Michael Marshall died last November at the Denver jail from injuries he received under the custody of Denver Sheriff deputies. Earlier today, his death was ruled a homicide by the City coroner’s office. In addition to serious questions about use of force and why another unarmed person of color has died at the hands of Denver law enforcement — his case illustrates several systemic deficiencies of our criminal justice system, both in Denver and nationwide.

Jailing the Poor: It is worth asking why Mr. Marshall was in custody in the first place. Mr. Marshall was arrested on a nonviolent charge of trespassing, and he was held on a supposedly nominal $100 bond. A bond that low indicates that he was not considered a risk to the community if released. Many people would easily bail out for that amount, but for those who are living in extreme poverty, it might as well be a million dollar bond. Clearly, Mr. Marshall could not afford to post bond, and that lack of access to just $100 cost him his freedom and ultimately his life.

At any given time, the majority of people in our jails are not there because of conviction for a crime.

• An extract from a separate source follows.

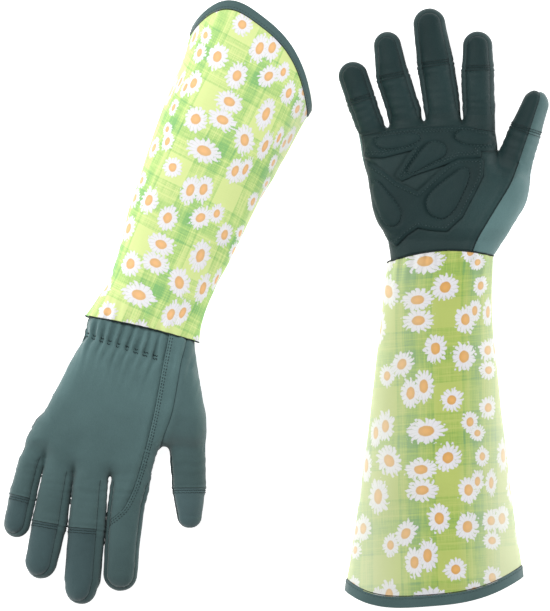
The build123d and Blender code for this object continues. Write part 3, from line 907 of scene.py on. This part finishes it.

They are being held in pre-trial detention, most often leading to a plea bargain for time served in order to be released. Most of them are poor. If nominal bonds are given to people deemed to be a low risk, why not release them on personal recognizance instead of setting a financial threshold that presents a barrier only to people without money?

Lack of Mental Health Support: Marshall suffered from a mental illness that may have played a role in his arrest and detention. Too many people with mental illnesses are funneled into our jails and prisons. There is still inadequate mental health care both in our communities and in the criminal justice system, and law enforcement officers are often inadequately trained in how to interact with people who have a mental illness.

Racial Disparities: Once again, a person of color has died from an encounter with law enforcement. Whether there is conscious racial bias or not, the fact remains that black men and other people of color are much more likely to be arrested, incarcerated and killed by police than whites, and the difference is not in proportion to underlying rates of criminal behavior.

Lack of Transparency and Accountability: Denver has thus far refused to publicly release video showing exactly how Michael Marshall was injured and died in custody. And the track record of law enforcement accountability for use of excessive or deadly force is abysmal, both in Denver and across this nation. Denver has paid millions in settlements, but it has been decades since the Denver District Attorney’s office has indicted law enforcement personnel for excessive force or homicide.

Our jails and prisons continue to be filled not in proportion to who actually commits serious crimes, but disproportionately with people who are poor, people living with mental illness, and people of color, at great personal cost to those who are jailed and their families, and at great financial cost to all of us who pay for crowded prisons and jails. No country puts more people behind bars than the United States, and it isn’t because we have the most criminal population in the world. Jail time is an over-used and often counter-productive tool in this nation and state, and it is time for reforms to end costly mass incarceration.